If you combined Portis’ and Torain’s stats for the year, you’d have 350 yards and three touchdowns – which equals the production of Cleveland running back Peyton Hillis (although he’s done it in less carries and has one more touchdown). The ironic part of it all is Hillis was a seventh-round draft pick by Shanahan in 2008.
With the running game stalling, the entire weight of the offense has been thrust upon the shoulders of quarterback Donovan McNabb. Fortunately for everyone involved, he’s fairly versed on working with the benefit of a dependable rushing attack.
McNabb has racked up more than 1,300 yards in passing through five games, which is fairly impressive considering he’s got two dependable targets – receiver Santana Moss and tight end Chris Cooley. And look folks, I like Anthony Armstrong as much as the next guy, but can we let him string together another solid outing or two before we “crown his ass?”
So really, if you think about it, the Redskins aren’t even one dimensional on offense. They’re half dimensional, if there is such a thing. They have no real running game and they only have half of a passing game because McNabb only has two legitimate options to choose from because Shanahan insists on pretending Joey Galloway and Roydell Williams are capable of being productive.
The Redskins defense is even more maddening. The unit, as a whole, ranks dead last in the NFL in total defense, which is based on yards against. That’s what happens when you allow an average of more than 410 yards of offense a week.
But if you factor in points per game, the Redskins are actually in ninth place – allowing 18.4 points. That illustrates that the Redskins defense, now more than ever, has completely embraced a “bend-but-don’t-break” mindset.
The Redskins allowed Aaron Rodgers and friends to rack up more than 200 yards in the first quarter against Green Bay last week, and yet, they were only down 7-0. The only reason the Redskins were still in the game was because Packers players were dropping like flies due to an onslaught to injuries and the Packers couldn’t close.
They failed to convert on a 4th-and-goal situation. They missed a pair of field goal attempts. They did everything imaginable except put points on the board. And because the Packers screwed around and let the Redskins eventually wake up and get back into the game, the home team eventually found a way to win ugly.

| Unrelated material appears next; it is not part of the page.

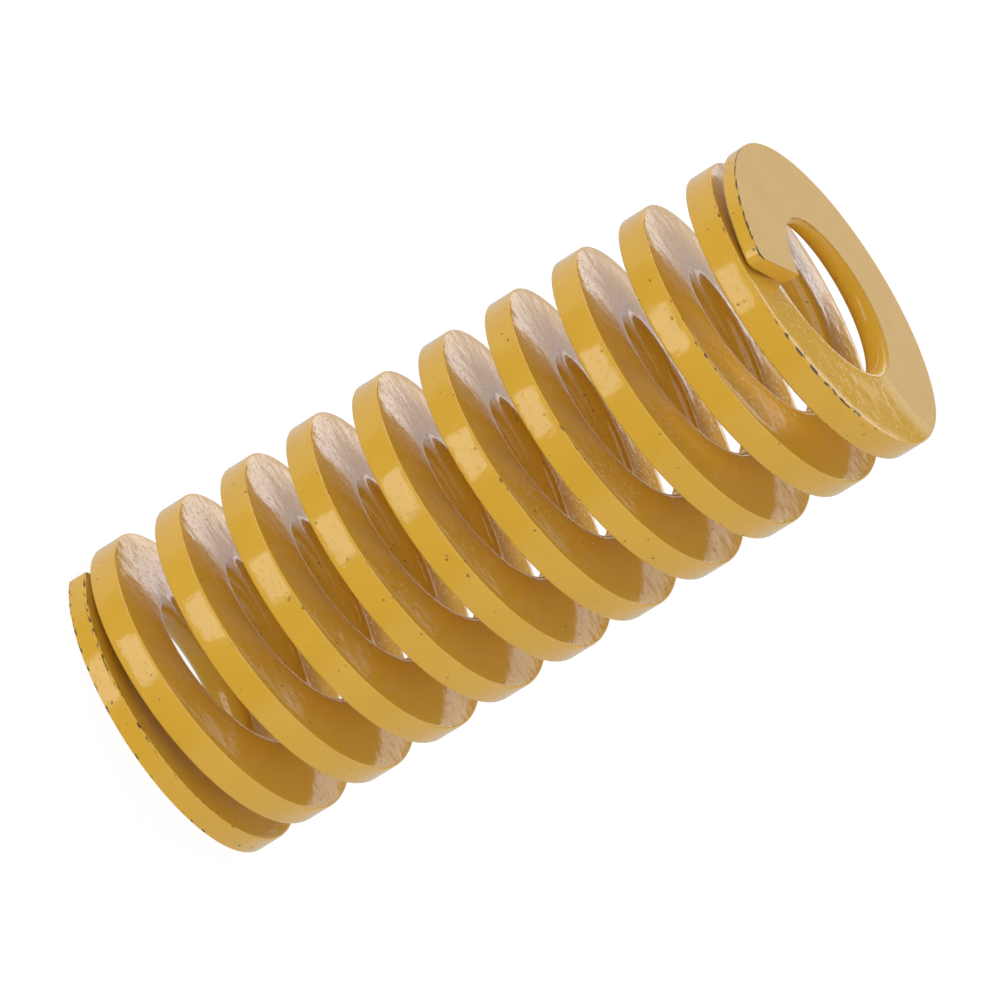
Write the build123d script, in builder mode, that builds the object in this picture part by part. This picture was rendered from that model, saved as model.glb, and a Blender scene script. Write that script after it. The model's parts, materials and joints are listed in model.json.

Thankfully, after getting worked in the first quarter while keeping his defense in read-and-react mode, defensive coordinator Jim Haslett finally remembered that it’s still legal to blitz your opponent. Suddenly linebacker Brian Orakpo was making life miserable for Rodgers, who up until that point had all the time in the world to find an open receiver.
And if Rodgers did get a pass off, that receiver was immediately met by safety LaRon Landry, who continues to crush anything and everything in his path now that he’s no longer being asked to portray a free safety in a passive defense.
It’s fitting that the deciding moment in the Dallas game involved Orakpo and the deciding play against Green Bay was all about Landry because those two, more than anyone else, have been the most consistent players on the Redskins roster this season.
The offense has been up-and-down and the defense continues to play with fire on a weekly basis, but Orakpo and Landry have been lights out all season long. If you’re looking for a reason why the Redskins are currently in first place in the NFC East even though they’ve given up more points than they’ve scored, look no further.
What happens next is clearly up for debate. If the defense continues to allow opponents to pile up yards with ease and the offense continues to sputter, then it’s only a matter of time before the team’s good fortune runs out.
But one could also argue that the Redskins, for the first time in recent history, are finding ways to win on days when little is going their way. A team that used to have little chance at victory on days when adversity struck is now winning on pure guts and determination.
Sure, they’ll always play up or down to the level of their opponent – whether it be a Super Bowl bound team or high schoolers – but at least they’re playing competitive football once again. Lord knows that hasn’t always been the case around here.
October 15, 2010 at 9:31 am
I like counting on the W. That is a good stat for me, and the only one that matters.
Plus it is only one letter and I am part of the PAA*. All these made up stats like FUM, YD, TD, ATT, and INT are too much for me. What do those letters mean anyway??
*(PAA, People Against Acronyms)
October 15, 2010 at 10:53 am
dude, we wouldn’t have won any of these games a year ago. it’s great… i look forward to sundays again.